Elobio exclue l’utilisation de matériaux critiques (ressources mondiales faibles ou bien des matériaux très utilisés comme le Cobalt), ni de métaux nobles ou précieux, ni de perfluorés (difficilement recyclables).

Les chercheurs s’intéressent donc au fer, cuivre et surtout au nickel. Il se trouve que les pérovskites permettent de développer des catalyseurs performants à base de nickel.

Les chercheurs vont donc effectuer de la synthèse de matériaux à l’échelle de quelques grammes, des tests et du screening pour sélectionner quelques matériaux pouvant fonctionner avec ce procédé. Il s’agit de déterminer quelles sont les performances visées, avec quels matériaux, et quelle quantité utiliser. Le but étant d’aller vers un prototype d’électrolyseur de laboratoire pour démontrer, qu’à l’échelle laboratoire, il est possible d’atteindre des objectifs de performance compatibles avec les objectifs européens en termes de production d’hydrogène.

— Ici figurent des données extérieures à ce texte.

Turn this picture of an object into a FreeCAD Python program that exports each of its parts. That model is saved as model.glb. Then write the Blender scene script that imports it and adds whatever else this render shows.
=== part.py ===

Le prototype devrait être prêt d’ici 3 ans, puis des tests seront effectués avant de rechercher des partenaires industriels. Le prototype industriel est prévu aux alentours de 2035 pour une mise sur le marché en 2040. Le marché ciblé est celui des électrolyseurs imbriqués dans des bioraffineries, pour la fabrication d’hydrogène vert sur site. A terme, les bioraffineries pourraient alors fabriquer elles-mêmes les molécules plateformes.

Les membres du consortium se réunissent régulièrement, ce qui permet d’identifier des points de synergie et de favoriser les collaborations.

Réunion de travail du projet Elobio, avec de gauche à droite : Mathieu Prévot, Itzcoatl Rafael Garduno Ibarra, Philippe Vernoux, Jesus Gonzalez-Cobos et Manon Poully - © CNRS

Le consortium souhaite désormais impliquer le plus de partenaires extérieurs possibles, constituer un conseil scientifique et stratégique pour la participation de spécialistes de l’hydrogène et de l’énergie, pour élaborer un plan d’exploitation à terme.

Le projet Elobio va se poursuivre jusque fin 2026. Il fait partie du projet thématique « Production hydrogène vert », l’un des 8 projets thématiques lancés au niveau européen, qui relèvent tous du même défi : atteindre les objectifs de la politique européenne en matière d’énergie décarbonée.